この両者の間には、茶道の美学をめぐって見解の相違があったという説もあり、長い付き合いの間で、少しずつその関係はこじれていったと思われます。

利休は自身の美学に対して厳格な、求道的な人物で、相手が天下人の秀吉であっても迎合することはなく、それが人を従わせることに慣れてきた秀吉にとっては、なにかと不快だったのかもしれません。

同様に秀吉に心服しなかった人物には黒田官兵衛もおり、彼もまた晩年の秀吉から遠ざけられるようになっていました。

ともあれ、こうして秀長と利休というふたりの腹心を失った秀吉は、代わりに石田三成らの奉行衆を重用していくようになります。

しかし三成らは秀長たちと比べると調停能力ではかなり劣っており、これが豊臣家の家臣同士の軋轢を生み出す原因となっていきます。

文禄の役のはじまり

この1591年の8月には、秀吉はついに唐入りを実行に移すことになります。

もとより秀吉は李氏朝鮮との間に交渉を行い、明への討ち入りに協力するようにと要請していましたが、明の属国である朝鮮がこれを受け入れるはずもなく、交渉は頓挫していました。

このため、秀吉は朝鮮半島を武力制圧するために大軍の派兵を決意します。

朝鮮にとっては迷惑な話ではありましたが、秀吉の勢力拡大の野心は、日本を統一しただけで収まることはありませんでした。

あるいは、そうすることで師であった信長を越えようとしたのかもしれません。

この時に秀吉は15万の大軍を動員するとともに、自ら肥前(佐賀県)に築いた名護屋城に出向いて指揮を取ります。

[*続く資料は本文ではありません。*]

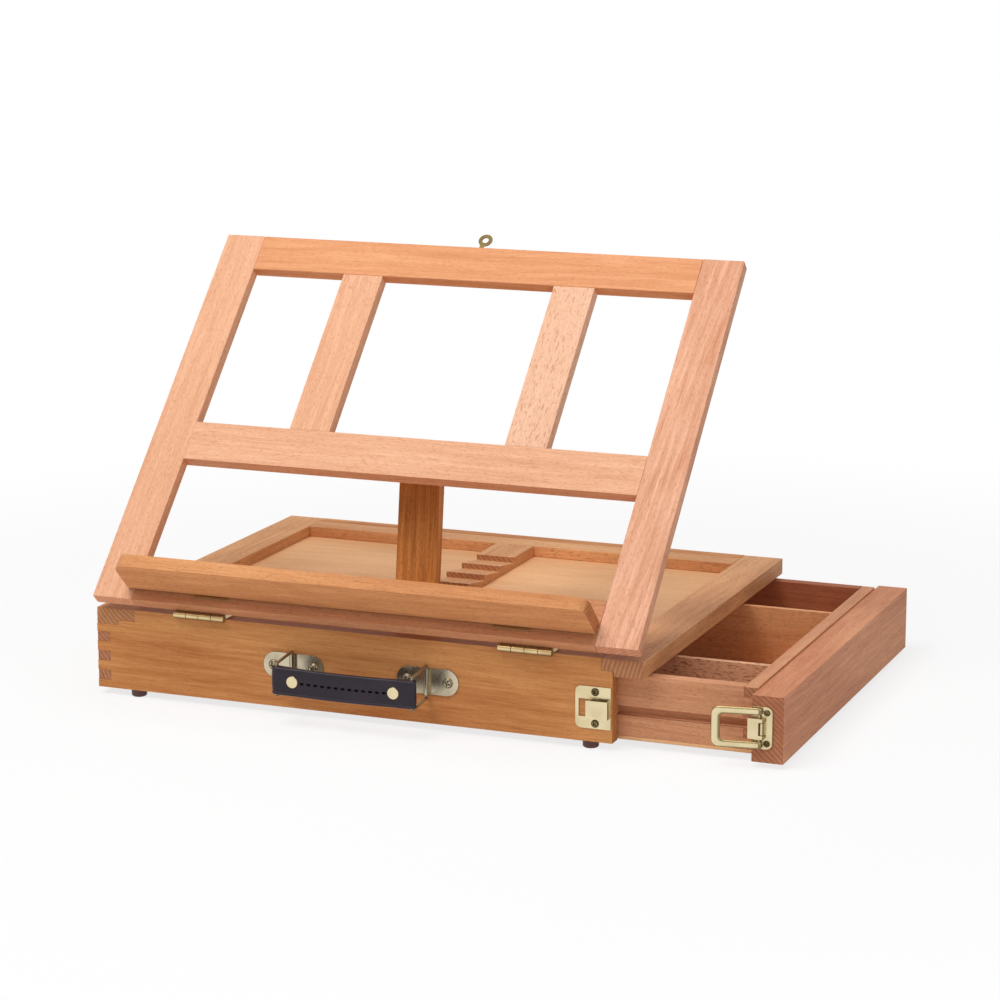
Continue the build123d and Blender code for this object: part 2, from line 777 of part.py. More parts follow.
# Hasp: its eye folds back over the case's stud when the frame lies flat
edge_plane = Plane(origin=frame_corner + along * frame_length, x_dir=(1, 0, 0), z_dir=along)
hasp_axis_up = hasp_sheet + hasp_knuckle_radius + knuckle_gap
hasp_axis = (
    frame_corner + along * (frame_length + hasp_axis_up) + outward * hasp_from_back
    + Vector(hasp_centre, 0, 0)
)
hasp_side_plane = Plane(origin=hasp_axis, x_dir=along, z_dir=(1, 0, 0))
hasp_eye_plane = Plane(origin=hasp_axis, x_dir=(1, 0, 0), z_dir=outward)
hasp_knuckle = (hasp_base_width - hasp_stem_width) / 2 - knuckle_gap

with BuildPart() as hasp_base:
    board(edge_plane, hasp_centre - hasp_base_width / 2, -hasp_base_depth - hasp_overhang, hasp_base_width,
          hasp_base_depth, hasp_sheet)
    for start in (-hasp_base_width / 2, hasp_base_width / 2 - hasp_knuckle):
        place = hasp_side_plane.offset(start)
        board(place, -hasp_axis_up, -hasp_lug / 2, hasp_axis_up, hasp_lug, hasp_knuckle)
        rod(place, [(0, 0)], hasp_knuckle_radius, hasp_knuckle)
    rod(hasp_side_plane.offset(-hasp_base_width / 2), [(0, 0)], hasp_pin_radius + turning_gap,
        hasp_base_width, Mode.SUBTRACT)
finish(hasp_base, "hasp_base")

with BuildPart() as hasp_pin:
    rod(hasp_side_plane.offset(-hasp_base_width / 2), [(0, 0)], hasp_pin_radius, hasp_base_width)
finish(hasp_pin, "hasp_pin")

with BuildPart() as hasp_eye:
    rod(hasp_side_plane.offset(-hasp_stem_width / 2), [(0, 0)], hasp_knuckle_radius, hasp_stem_width)
    with BuildSketch(hasp_eye_plane.offset(-hasp_sheet / 2)) as outline:
        with Locations((-hasp_stem_width / 2, 0)):
            Rectangle(hasp_stem_width, hasp_reach, align=(Align.MIN, Align.MIN))
        with Locations((hasp_eye_shift, hasp_reach)):
            Circle(hasp_eye_radius)
            Circle(hasp_hole_radius, mode=Mode.SUBTRACT)
    extrude(outline.sketch, amount=hasp_sheet)
    rod(hasp_side_plane.offset(-hasp_stem_width / 2), [(0, 0)], hasp_pin_radius + turning_gap,
        hasp_stem_width, Mode.SUBTRACT)
finish(hasp_eye, "hasp_eye")

stud_spot = [(-hasp_centre - hasp_eye_shift, case_height - stud_drop)]
rear_plane = Plane(origin=back_plane.origin, x_dir=(-1, 0, 0), z_dir=(0, 1, 0))

with BuildPart() as hasp_stud:
    rod(rear_plane, stud_spot, stud_radius, -stud_depth)
    rod(rear_plane, stud_spot, stud_plate_radius, stud_plate)
    rod(rear_plane, stud_spot, stud_radius, stud_length)
    rod(rear_plane.offset(stud_length - stud_head), stud_spot, stud_head_radius, stud_head)
finish(hasp_stud, "hasp_stud")

# Latch: drawn on the drawer's face as it stands open
latch_pin_axis = Plane(
    origin=(left + latch_pin_x + drawer_open, front - latch_pin_out, bottom + latch_height),
    x_dir=(1, 0, 0),
    z_dir=(0, 0, 1),
)
lever_plane = latch_pin_axis.offset(-lever_height / 2)
inner_knuckle = lever_height - 2 * lever_outer_knuckle - 2 * knuckle_gap

with BuildPart() as latch_base:
    with BuildSketch(front_plane) as outline:
        with Locations((latch_base_x + drawer_open, latch_height - latch_base_height / 2)):
            Rectangle(latch_base_length, latch_base_height, align=(Align.MIN, Align.MIN))
        fillet(outline.vertices().group_by(Axis.X)[-1], latch_corner)
    extrude(outline.sketch, amount=latch_plate)
    rod(front_plane, latch_screws, screw_shank_radius + pilot_gap, latch_plate, Mode.SUBTRACT)
    rod(latch_pin_axis.offset(-inner_knuckle / 2), [(0, 0)], latch_knuckle_radius, inner_knuckle)
    board(latch_pin_axis.offset(-inner_knuckle / 2), -latch_knuckle_radius, 0,
          2 * latch_knuckle_radius, latch_pin_out - latch_plate, inner_knuckle)
    rod(latch_pin_axis.offset(-inner_knuckle / 2), [(0, 0)], latch_pin_radius + turning_gap,
        inner_knuckle, Mode.SUBTRACT)
finish(latch_base, "latch_base")

with BuildPart() as latch_pin:
    rod(lever_plane, [(0, 0)], latch_pin_radius, lever_height)
finish(latch_pin, "latch_pin")

with BuildPart() as latch_screw_set:
    screws(front_plane, latch_screws, latch_plate)
finish(latch_screw_set, "latch_screws")

# The lever: two outer knuckles with cheeks for the loop's pins, and a thumb plate
with BuildPart() as latch_lever:
    for start in (0, lever_height - lever_outer_knuckle):
        with BuildSketch(lever_plane.offset(start)) as outline:
            with BuildLine():
                Line((0, latch_knuckle_radius), (-loop_offset, latch_knuckle_radius))
                ThreePointArc((-loop_offset, latch_knuckle_radius),
                              (-loop_offset - latch_knuckle_radius, 0),
                              (-loop_offset, -latch_knuckle_radius))
                Line((-loop_offset, -latch_knuckle_radius), (0, -latch_knuckle_radius))
                ThreePointArc((0, -latch_knuckle_radius), (latch_knuckle_radius, 0),
                              (0, latch_knuckle_radius))
            make_face()
        extrude(outline.sketch, amount=lever_outer_knuckle)
    clear_of_knuckle = latch_knuckle_radius + knuckle_gap
    board(lever_plane, -lever_reach, -latch_knuckle_radius, lever_reach - clear_of_knuckle, lever_sheet,
          lever_height)
    rod(lever_plane, [(0, 0)], latch_pin_radius + turning_gap, lever_height, Mode.SUBTRACT)
    for start, depth in ((0, loop_pin_depth), (lever_height, -loop_pin_depth)):
        rod(lever_plane.offset(start), [(-loop_offset, 0)], loop_pin_radius + turning_gap,
            depth, Mode.SUBTRACT)
finish(latch_lever, "latch_lever")

# The loop, lifted a little so that it rides over the strike as the drawer shuts
loop_axis = Plane(
    origin=latch_pin_axis.origin - Vector(loop_offset, 0, 0),
    x_dir=(cos(radians(loop_lift)), sin(radians(loop_lift)), 0),
    z_dir=(0, 0, 1),
)
loop_face = Plane(origin=loop_axis.origin, x_dir=loop_axis.x_dir, z_dir=loop_axis.y_dir * -1)
loop_opening = loop_height - 2 * loop_arm
loop_stub = loop_opening / 2 - lever_height / 2 + loop_pin_depth - turning_gap

with BuildPart() as latch_loop:
    with BuildSketch(loop_face.offset(-loop_thickness / 2)) as outline:
        with Locations((-loop_reach - loop_bar, -loop_height / 2)):
            Rectangle(loop_reach + loop_bar + loop_tail, loop_height, align=(Align.MIN, Align.MIN))
        fillet(outline.vertices().group_by(Axis.X)[0], loop_corner)
        with BuildSketch(loop_face.offset(-loop_thickness / 2), mode=Mode.SUBTRACT) as opening:
            with Locations((-loop_reach, -loop_opening / 2)):
                Rectangle(loop_reach + loop_tail, loop_opening, align=(Align.MIN, Align.MIN))
            fillet(opening.vertices().group_by(Axis.X)[0], loop_inner_corner)
    extrude(outline.sketch, amount=loop_thickness)
    for start, direction in ((-loop_opening / 2, 1), (loop_opening / 2, -1)):
        rod(loop_axis.offset(start), [(0, 0)], loop_pin_radius, direction * loop_stub)
finish(latch_loop, "latch_loop")

# The strike: a plate with a slot, and a raised tab whose end hooks the loop
strike_bottom = strike_middle - strike_height / 2
tab_bottom = latch_height + strike_tab_lift - strike_tab_height / 2
tab_plane = Plane(origin=(left, front, bottom + tab_bottom), x_dir=(1, 0, 0), z_dir=(0, 0, 1))
tab_end = latch_pin_x - lever_reach - strike_lever_gap
tab_profile = [
    (tab_end, -latch_plate),
    (tab_end, -strike_tab_out),
    (catch_x - strike_hook, -strike_tab_out),
    (catch_x - strike_hook, -strike_tab_out + latch_plate),
    (catch_x, -strike_tab_out + latch_plate),
    (catch_x, -latch_plate - knuckle_gap),
    (catch_x + latch_plate, -latch_plate - knuckle_gap),
    (catch_x + latch_plate, -strike_tab_out + latch_plate),
    (tab_end - latch_plate, -strike_tab_out + latch_plate),
    (tab_end - latch_plate, -latch_plate),
]

with BuildPart() as strike:
    with BuildSketch(front_plane) as outline:
        with Locations((strike_start, strike_bottom)):
            Rectangle(strike_length, strike_height, align=(Align.MIN, Align.MIN))
        fillet(outline.vertices().group_by(Axis.X)[0], latch_corner)
    extrude(outline.sketch, amount=latch_plate)
    board(front_plane, catch_x - strike_slot_length, tab_bottom, strike_slot_length, strike_tab_height,
          latch_plate, Mode.SUBTRACT)
    rod(front_plane, strike_screws, screw_shank_radius + pilot_gap, latch_plate, Mode.SUBTRACT)
    prism(tab_plane, tab_profile, strike_tab_height)
finish(strike, "strike")

with BuildPart() as strike_screw_set:
    screws(front_plane, strike_screws, latch_plate)
finish(strike_screw_set, "strike_screws")

# Handle
pivot_spots = [start + handle_pivot_inset for start in plate_starts]
pivot_points = [(x, -barrel_out) for x in pivot_spots]
barrel_plane = Plane(
    origin=(left, front, bottom + handle_height - handle_plate_height / 2),
    x_dir=(1, 0, 0),
    z_dir=(0, 0, 1),
)
plate_screws = [handle_screws[:2], handle_screws[2:]]

for label, start, pivot, points in zip(
    ("handle_plate_left", "handle_plate_right"), plate_starts, pivot_points, plate_screws
):
    with BuildPart() as handle_plate:
        with BuildSketch(front_plane) as outline:
            with Locations((start + handle_plate_length / 2, handle_height)):
                SlotOverall(handle_plate_length, handle_plate_height)
        extrude(outline.sketch, amount=handle_plate_sheet)
        rod(barrel_plane, [pivot], barrel_radius, handle_plate_height)
        rod(barrel_plane, [pivot], ring_wire_radius + turning_gap, handle_plate_height, Mode.SUBTRACT)
        rod(front_plane, points, screw_shank_radius + pilot_gap, handle_plate_sheet, Mode.SUBTRACT)
    finish(handle_plate, label)

with BuildPart() as handle_screw_set:
    screws(front_plane, handle_screws, handle_plate_sheet)
finish(handle_screw_set, "handle_screws")

for label, x in zip(("handle_ring_left", "handle_ring_right"), pivot_spots):
    ring_plane = Plane(origin=(left + x, front - barrel_out, bottom + handle_height),
                       x_dir=(0, -1, 0), z_dir=(-1, 0, 0))
    with BuildPart() as ring:
        with BuildLine(ring_plane) as path:
            FilletPolyline(
                (0, -ring_height / 2),
                (ring_reach, -ring_height / 2 - ring_drop),
                (ring_reach, ring_height / 2 - ring_drop),
                (0, ring_height / 2),
                radius=ring_corner,
                close=True,
            )
        with BuildSketch(Plane(origin=path.line @ 0, z_dir=path.line % 0)):
            Circle(ring_wire_radius)
        sweep()
    finish(ring, label)

# The rings' arms slope down, as they hang in their barrels
strap_middle = handle_height - ring_drop
strap_plane = Plane(
    origin=(left, front - barrel_out - ring_reach, bottom + strap_middle - strap_height / 2),
    x_dir=(1, 0, 0),
    z_dir=(0, 0, 1),
)
strap_ends = [(x, 0) for x in pivot_spots]
rivet_points = [(strap_ends[0][0] + rivet_inset, 0), (strap_ends[1][0] - rivet_inset, 0)]
rivet_plane = Plane(
    origin=(left, front - barrel_out - ring_reach - strap_thickness / 2, bottom + strap_middle),
    x_dir=(1, 0, 0),
    z_dir=(0, -1, 0),
)

with BuildPart() as strap:
    board(strap_plane, strap_ends[0][0], -strap_thickness / 2, strap_ends[1][0] - strap_ends[0][0],
          strap_thickness, strap_height)
    rod(strap_plane, strap_ends, strap_end_radius, strap_height)
    rod(strap_plane, strap_ends[:1], ring_wire_radius + turning_gap, strap_height, Mode.SUBTRACT)
    rod(strap_plane, strap_ends[1:], ring_wire_radius + loose_gap, strap_height, Mode.SUBTRACT)
    rod(rivet_plane, rivet_points, rivet_radius / 2, -strap_thickness, Mode.SUBTRACT)
finish(strap, "strap")

with BuildPart() as strap_rivets:
    rod(rivet_plane, rivet_points, rivet_radius / 2 - pilot_gap, -strap_thickness)
    for point in rivet_points:
        rod(rivet_plane, [point], rivet_radius, rivet_head)
        rod(rivet_plane.offset(-strap_thickness), [point], rivet_radius, -rivet_head)
    fillet(strap_rivets.edges().group_by(Axis.Y)[0], rivet_round)
finish(strap_rivets, "strap_rivets")
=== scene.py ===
import json
from math import cos, radians, sin

import bmesh
import bpy
import numpy as np
from mathutils import Matrix, Vector

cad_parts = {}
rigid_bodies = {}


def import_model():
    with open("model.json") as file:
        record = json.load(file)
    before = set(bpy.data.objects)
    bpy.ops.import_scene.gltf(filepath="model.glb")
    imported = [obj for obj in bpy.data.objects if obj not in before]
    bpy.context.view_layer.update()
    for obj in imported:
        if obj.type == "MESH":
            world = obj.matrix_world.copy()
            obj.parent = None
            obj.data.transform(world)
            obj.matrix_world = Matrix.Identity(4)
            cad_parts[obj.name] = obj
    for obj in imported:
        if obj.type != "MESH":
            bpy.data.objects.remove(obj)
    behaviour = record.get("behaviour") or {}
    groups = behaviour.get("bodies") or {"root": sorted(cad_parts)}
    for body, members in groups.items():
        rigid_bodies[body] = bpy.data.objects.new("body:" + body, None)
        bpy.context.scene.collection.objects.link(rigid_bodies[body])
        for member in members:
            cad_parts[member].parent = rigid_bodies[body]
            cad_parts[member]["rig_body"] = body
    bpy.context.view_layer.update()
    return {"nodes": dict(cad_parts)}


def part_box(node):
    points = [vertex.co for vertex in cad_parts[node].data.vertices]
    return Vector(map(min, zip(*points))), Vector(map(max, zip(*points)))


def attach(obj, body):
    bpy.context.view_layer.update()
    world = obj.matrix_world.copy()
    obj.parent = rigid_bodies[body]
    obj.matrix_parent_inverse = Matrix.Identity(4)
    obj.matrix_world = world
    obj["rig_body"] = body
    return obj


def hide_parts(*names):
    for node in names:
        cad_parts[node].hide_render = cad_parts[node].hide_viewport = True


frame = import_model()
nodes = frame["nodes"]
scene = bpy.context.scene


# small helpers

def fromScreen(r, g, b):  # a colour as seen on a screen, 0 to 255, as the linear colour that shaders take
    c = np.array([r, g, b]) / 255.0
    linear = np.where(c <= 0.04045, c / 12.92, ((c + 0.055) / 1.055) ** 2.4)
    return (*linear.tolist(), 1.0)


def put(tree, kind, inputs=None, **settings):  # a new node; an input is a value or the socket that feeds it
    made = tree.nodes.new(kind)
    for key, value in settings.items():
        setattr(made, key, value)
    for key, value in (inputs or {}).items():
        if isinstance(value, bpy.types.NodeSocket):
            tree.links.new(value, made.inputs[key])
        else:
            made.inputs[key].default_value = value
    return made


def calc(tree, operation, *values, clamp=False):  # one Math node
    made = put(tree, "ShaderNodeMath", dict(enumerate(values)), operation=operation, use_clamp=clamp)
    return made.outputs[0]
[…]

秀吉は自ら渡航して現地で指揮を取ることも考えていましたが、重用する前田利家や徳川家康に諌められて断念しています。

この時に、総大将は秀吉の養子でもあった宇喜多秀家が任じられました。

これは秀吉が唐入りを表明した際に、秀家がまっさきに賛成の意志を表明したためです。

1592年より、加藤清正と小西行長がそれぞれ先鋒として二手に別れて進軍し、朝鮮半島を蹂躙していきます。

この時に日本軍は火縄銃を装備していましたが、朝鮮軍はもっと古い時代の火器しか備えていなかったため、序盤は日本軍が圧倒的な強さを見せつけました。

そして開戦から20日ほどで朝鮮の首都である漢城府まで攻め落とし、その占領に成功します。

この時に朝鮮の府民は日本軍に食糧の提供を積極的に行っていたという記録があり、民の李氏朝鮮政府への支持は高くなかったようです。

また、間もなく加藤清正は朝鮮の王子二人を捕らえるという戦果もあげています。

秀吉の構想

秀吉はこの戦勝の報告に気をよくし、数年後には北京に遷都して後陽成天皇に行幸してもらい、秀次を大唐関白(中国の支配者)に任じる、という誇大な願望を記した朱印状を秀次に送っています。

さらに天皇が中国に移った後には、その皇子を日本の天皇として新たに即位させればよい、とも書いていたようです。

これにより、秀吉は明を倒して中国大陸に日本人による政府を樹立し、日本と朝鮮と中国にまたがる大帝国の建国を構想していたことがわかります。

誇大妄想のようにみえるかもしれませんが、歴史上ではしばしば中国の周辺諸国の権力者が、中国大陸の征服を目論む事例があります。

ですので、秀吉もそれを目指した勢力のひとつなのだと解釈すれば、必ずしもそれはただの夢想であったと片付けられるわけでもありません。

事実、これから数十年後に、中国の北東の辺境から勃興した満州族が中国全土を支配し、明に代わって清を建国するという事象が発生しています。